TASK OBJECTIVE:
The listing beneath should be written out in full, exactly as shown.

MATERIAL:
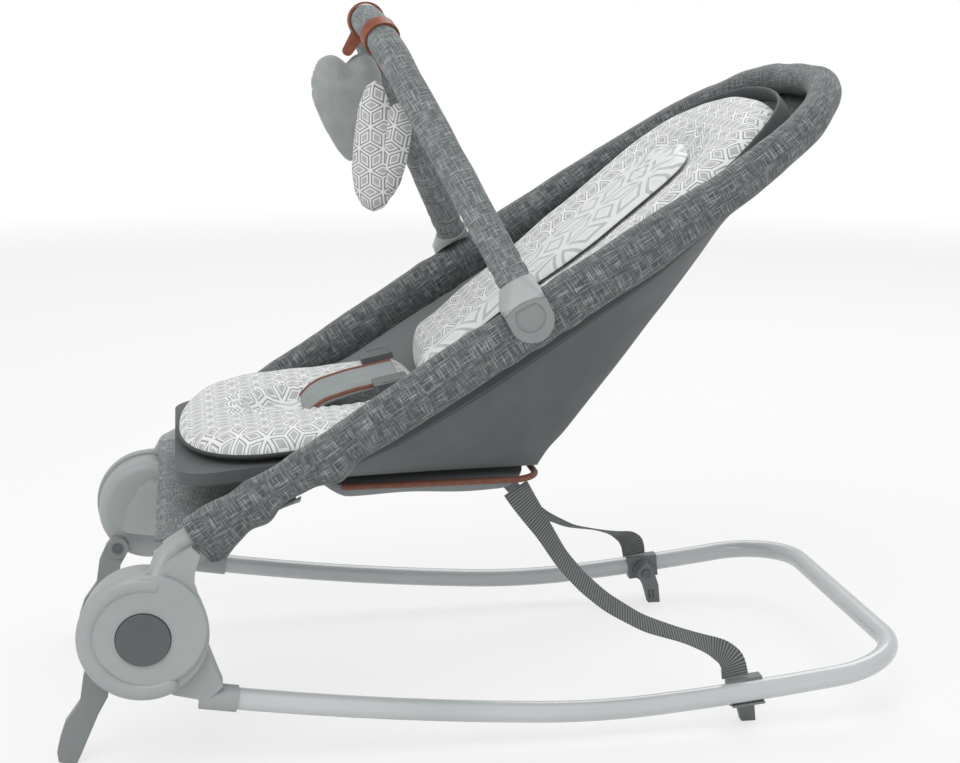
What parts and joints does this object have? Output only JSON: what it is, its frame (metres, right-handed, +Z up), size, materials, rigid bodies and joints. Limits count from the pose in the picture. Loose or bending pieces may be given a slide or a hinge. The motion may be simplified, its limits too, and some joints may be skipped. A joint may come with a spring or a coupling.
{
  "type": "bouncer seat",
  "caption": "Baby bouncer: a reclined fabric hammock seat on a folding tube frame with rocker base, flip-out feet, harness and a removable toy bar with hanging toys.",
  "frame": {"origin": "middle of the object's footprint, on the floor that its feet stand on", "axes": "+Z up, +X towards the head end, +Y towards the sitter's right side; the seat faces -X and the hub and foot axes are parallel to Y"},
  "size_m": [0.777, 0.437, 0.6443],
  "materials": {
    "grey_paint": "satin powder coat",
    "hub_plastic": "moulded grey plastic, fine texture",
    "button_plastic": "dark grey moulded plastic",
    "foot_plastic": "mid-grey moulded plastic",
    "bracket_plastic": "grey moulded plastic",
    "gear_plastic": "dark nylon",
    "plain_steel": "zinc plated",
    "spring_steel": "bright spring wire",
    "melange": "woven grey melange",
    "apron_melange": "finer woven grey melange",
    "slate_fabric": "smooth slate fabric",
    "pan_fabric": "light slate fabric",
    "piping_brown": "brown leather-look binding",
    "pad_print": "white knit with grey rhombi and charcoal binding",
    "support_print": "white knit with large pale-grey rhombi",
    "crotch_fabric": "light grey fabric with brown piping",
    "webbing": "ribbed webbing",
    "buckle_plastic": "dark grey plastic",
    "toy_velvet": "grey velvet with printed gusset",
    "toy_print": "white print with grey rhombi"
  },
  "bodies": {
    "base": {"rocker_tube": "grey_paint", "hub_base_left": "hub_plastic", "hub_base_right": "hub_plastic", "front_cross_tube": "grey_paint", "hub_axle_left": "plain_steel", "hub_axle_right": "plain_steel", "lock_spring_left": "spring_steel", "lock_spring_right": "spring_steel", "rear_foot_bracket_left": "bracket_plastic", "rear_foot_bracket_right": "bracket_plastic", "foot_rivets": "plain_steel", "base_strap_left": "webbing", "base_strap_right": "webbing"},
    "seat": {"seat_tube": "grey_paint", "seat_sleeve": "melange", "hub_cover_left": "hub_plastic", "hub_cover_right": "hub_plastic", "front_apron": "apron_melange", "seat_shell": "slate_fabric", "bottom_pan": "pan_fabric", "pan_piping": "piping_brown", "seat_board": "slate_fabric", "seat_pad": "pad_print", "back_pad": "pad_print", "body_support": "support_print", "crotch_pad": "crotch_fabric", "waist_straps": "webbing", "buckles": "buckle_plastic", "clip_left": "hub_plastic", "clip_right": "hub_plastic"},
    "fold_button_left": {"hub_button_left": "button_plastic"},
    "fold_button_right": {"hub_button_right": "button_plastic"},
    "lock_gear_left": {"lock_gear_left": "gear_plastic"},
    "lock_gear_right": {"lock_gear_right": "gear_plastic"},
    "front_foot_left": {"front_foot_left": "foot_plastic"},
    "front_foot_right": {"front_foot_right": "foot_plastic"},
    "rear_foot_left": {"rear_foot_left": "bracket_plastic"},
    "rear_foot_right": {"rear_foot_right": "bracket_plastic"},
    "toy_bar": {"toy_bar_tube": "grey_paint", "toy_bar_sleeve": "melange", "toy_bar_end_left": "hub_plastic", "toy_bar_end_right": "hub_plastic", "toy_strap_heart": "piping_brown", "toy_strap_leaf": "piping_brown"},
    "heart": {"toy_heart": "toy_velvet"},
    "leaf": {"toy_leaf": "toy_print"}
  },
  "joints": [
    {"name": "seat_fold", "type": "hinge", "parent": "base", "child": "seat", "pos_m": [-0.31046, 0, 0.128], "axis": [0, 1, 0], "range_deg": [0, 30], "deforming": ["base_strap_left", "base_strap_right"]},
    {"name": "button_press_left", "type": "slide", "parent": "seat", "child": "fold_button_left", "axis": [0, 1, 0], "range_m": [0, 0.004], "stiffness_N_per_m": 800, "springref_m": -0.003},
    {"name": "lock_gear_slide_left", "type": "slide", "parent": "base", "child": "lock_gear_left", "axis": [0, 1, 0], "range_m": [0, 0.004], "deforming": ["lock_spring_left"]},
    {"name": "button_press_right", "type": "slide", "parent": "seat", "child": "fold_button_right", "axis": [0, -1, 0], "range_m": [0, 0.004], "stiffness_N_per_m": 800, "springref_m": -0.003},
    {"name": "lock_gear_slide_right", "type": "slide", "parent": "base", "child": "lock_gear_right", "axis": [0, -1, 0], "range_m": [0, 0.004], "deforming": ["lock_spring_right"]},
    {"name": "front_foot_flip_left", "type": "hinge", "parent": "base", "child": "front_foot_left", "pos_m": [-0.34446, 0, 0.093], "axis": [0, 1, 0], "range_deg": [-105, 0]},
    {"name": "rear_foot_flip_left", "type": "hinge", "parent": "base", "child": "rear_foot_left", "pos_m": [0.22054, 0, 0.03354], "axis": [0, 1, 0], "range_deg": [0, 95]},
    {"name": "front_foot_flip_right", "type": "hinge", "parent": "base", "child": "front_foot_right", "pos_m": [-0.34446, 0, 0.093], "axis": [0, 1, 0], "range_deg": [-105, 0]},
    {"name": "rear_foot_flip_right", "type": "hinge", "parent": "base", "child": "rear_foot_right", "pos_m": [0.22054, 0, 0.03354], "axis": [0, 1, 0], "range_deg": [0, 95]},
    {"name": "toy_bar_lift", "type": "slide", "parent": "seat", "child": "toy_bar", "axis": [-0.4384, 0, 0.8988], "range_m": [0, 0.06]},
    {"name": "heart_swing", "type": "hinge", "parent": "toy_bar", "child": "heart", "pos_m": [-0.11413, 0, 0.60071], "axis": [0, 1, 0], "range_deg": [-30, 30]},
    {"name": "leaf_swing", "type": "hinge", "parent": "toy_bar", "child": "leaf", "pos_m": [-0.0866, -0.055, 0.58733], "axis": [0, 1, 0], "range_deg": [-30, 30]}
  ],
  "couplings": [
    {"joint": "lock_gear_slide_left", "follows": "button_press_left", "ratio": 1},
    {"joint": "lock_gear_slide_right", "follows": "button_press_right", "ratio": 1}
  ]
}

RESPONSE:
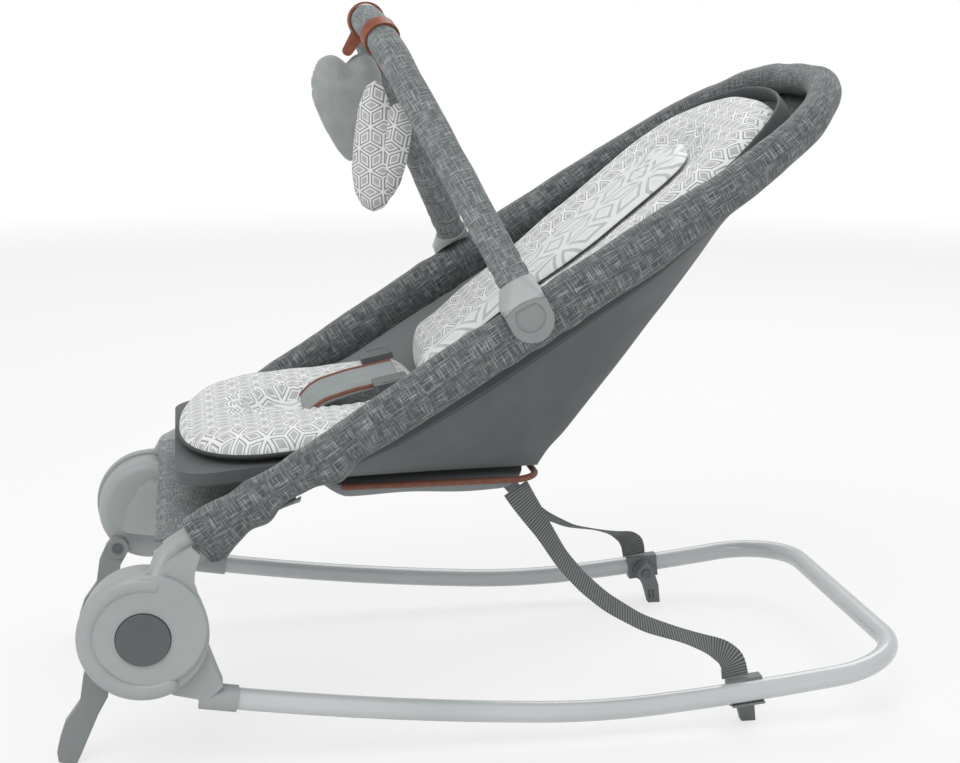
What parts and joints does this object have? Output only JSON: what it is, its frame (metres, right-handed, +Z up), size, materials, rigid bodies and joints. Limits count from the pose in the picture. Loose or bending pieces may be given a slide or a hinge. The motion may be simplified, its limits too, and some joints may be skipped. A joint may come with a spring or a coupling.
{
  "type": "bouncer seat",
  "caption": "Baby bouncer: a reclined fabric hammock seat on a folding tube frame with rocker base, flip-out feet, harness and a removable toy bar with hanging toys.",
  "frame": {"origin": "middle of the object's footprint, on the floor that its feet stand on", "axes": "+Z up, +X towards the head end, +Y towards the sitter's right side; the seat faces -X and the hub and foot axes are parallel to Y"},
  "size_m": [0.777, 0.437, 0.6443],
  "materials": {
    "grey_paint": "satin powder coat",
    "hub_plastic": "moulded grey plastic, fine texture",
    "button_plastic": "dark grey moulded plastic",
    "foot_plastic": "mid-grey moulded plastic",
    "bracket_plastic": "grey moulded plastic",
    "gear_plastic": "dark nylon",
    "plain_steel": "zinc plated",
    "spring_steel": "bright spring wire",
    "melange": "woven grey melange",
    "apron_melange": "finer woven grey melange",
    "slate_fabric": "smooth slate fabric",
    "pan_fabric": "light slate fabric",
    "piping_brown": "brown leather-look binding",
    "pad_print": "white knit with grey rhombi and charcoal binding",
    "support_print": "white knit with large pale-grey rhombi",
    "crotch_fabric": "light grey fabric with brown piping",
    "webbing": "ribbed webbing",
    "buckle_plastic": "dark grey plastic",
    "toy_velvet": "grey velvet with printed gusset",
    "toy_print": "white print with grey rhombi"
  },
  "bodies": {
    "base": {"rocker_tube": "grey_paint", "hub_base_left": "hub_plastic", "hub_base_right": "hub_plastic", "front_cross_tube": "grey_paint", "hub_axle_left": "plain_steel", "hub_axle_right": "plain_steel", "lock_spring_left": "spring_steel", "lock_spring_right": "spring_steel", "rear_foot_bracket_left": "bracket_plastic", "rear_foot_bracket_right": "bracket_plastic", "foot_rivets": "plain_steel", "base_strap_left": "webbing", "base_strap_right": "webbing"},
    "seat": {"seat_tube": "grey_paint", "seat_sleeve": "melange", "hub_cover_left": "hub_plastic", "hub_cover_right": "hub_plastic", "front_apron": "apron_melange", "seat_shell": "slate_fabric", "bottom_pan": "pan_fabric", "pan_piping": "piping_brown", "seat_board": "slate_fabric", "seat_pad": "pad_print", "back_pad": "pad_print", "body_support": "support_print", "crotch_pad": "crotch_fabric", "waist_straps": "webbing", "buckles": "buckle_plastic", "clip_left": "hub_plastic", "clip_right": "hub_plastic"},
    "fold_button_left": {"hub_button_left": "button_plastic"},
    "fold_button_right": {"hub_button_right": "button_plastic"},
    "lock_gear_left": {"lock_gear_left": "gear_plastic"},
    "lock_gear_right": {"lock_gear_right": "gear_plastic"},
    "front_foot_left": {"front_foot_left": "foot_plastic"},
    "front_foot_right": {"front_foot_right": "foot_plastic"},
    "rear_foot_left": {"rear_foot_left": "bracket_plastic"},
    "rear_foot_right": {"rear_foot_right": "bracket_plastic"},
    "toy_bar": {"toy_bar_tube": "grey_paint", "toy_bar_sleeve": "melange", "toy_bar_end_left": "hub_plastic", "toy_bar_end_right": "hub_plastic", "toy_strap_heart": "piping_brown", "toy_strap_leaf": "piping_brown"},
    "heart": {"toy_heart": "toy_velvet"},
    "leaf": {"toy_leaf": "toy_print"}
  },
  "joints": [
    {"name": "seat_fold", "type": "hinge", "parent": "base", "child": "seat", "pos_m": [-0.31046, 0, 0.128], "axis": [0, 1, 0], "range_deg": [0, 30], "deforming": ["base_strap_left", "base_strap_right"]},
    {"name": "button_press_left", "type": "slide", "parent": "seat", "child": "fold_button_left", "axis": [0, 1, 0], "range_m": [0, 0.004], "stiffness_N_per_m": 800, "springref_m": -0.003},
    {"name": "lock_gear_slide_left", "type": "slide", "parent": "base", "child": "lock_gear_left", "axis": [0, 1, 0], "range_m": [0, 0.004], "deforming": ["lock_spring_left"]},
    {"name": "button_press_right", "type": "slide", "parent": "seat", "child": "fold_button_right", "axis": [0, -1, 0], "range_m": [0, 0.004], "stiffness_N_per_m": 800, "springref_m": -0.003},
    {"name": "lock_gear_slide_right", "type": "slide", "parent": "base", "child": "lock_gear_right", "axis": [0, -1, 0], "range_m": [0, 0.004], "deforming": ["lock_spring_right"]},
    {"name": "front_foot_flip_left", "type": "hinge", "parent": "base", "child": "front_foot_left", "pos_m": [-0.34446, 0, 0.093], "axis": [0, 1, 0], "range_deg": [-105, 0]},
    {"name": "rear_foot_flip_left", "type": "hinge", "parent": "base", "child": "rear_foot_left", "pos_m": [0.22054, 0, 0.03354], "axis": [0, 1, 0], "range_deg": [0, 95]},
    {"name": "front_foot_flip_right", "type": "hinge", "parent": "base", "child": "front_foot_right", "pos_m": [-0.34446, 0, 0.093], "axis": [0, 1, 0], "range_deg": [-105, 0]},
    {"name": "rear_foot_flip_right", "type": "hinge", "parent": "base", "child": "rear_foot_right", "pos_m": [0.22054, 0, 0.03354], "axis": [0, 1, 0], "range_deg": [0, 95]},
    {"name": "toy_bar_lift", "type": "slide", "parent": "seat", "child": "toy_bar", "axis": [-0.4384, 0, 0.8988], "range_m": [0, 0.06]},
    {"name": "heart_swing", "type": "hinge", "parent": "toy_bar", "child": "heart", "pos_m": [-0.11413, 0, 0.60071], "axis": [0, 1, 0], "range_deg": [-30, 30]},
    {"name": "leaf_swing", "type": "hinge", "parent": "toy_bar", "child": "leaf", "pos_m": [-0.0866, -0.055, 0.58733], "axis": [0, 1, 0], "range_deg": [-30, 30]}
  ],
  "couplings": [
    {"joint": "lock_gear_slide_left", "follows": "button_press_left", "ratio": 1},
    {"joint": "lock_gear_slide_right", "follows": "button_press_right", "ratio": 1}
  ]
}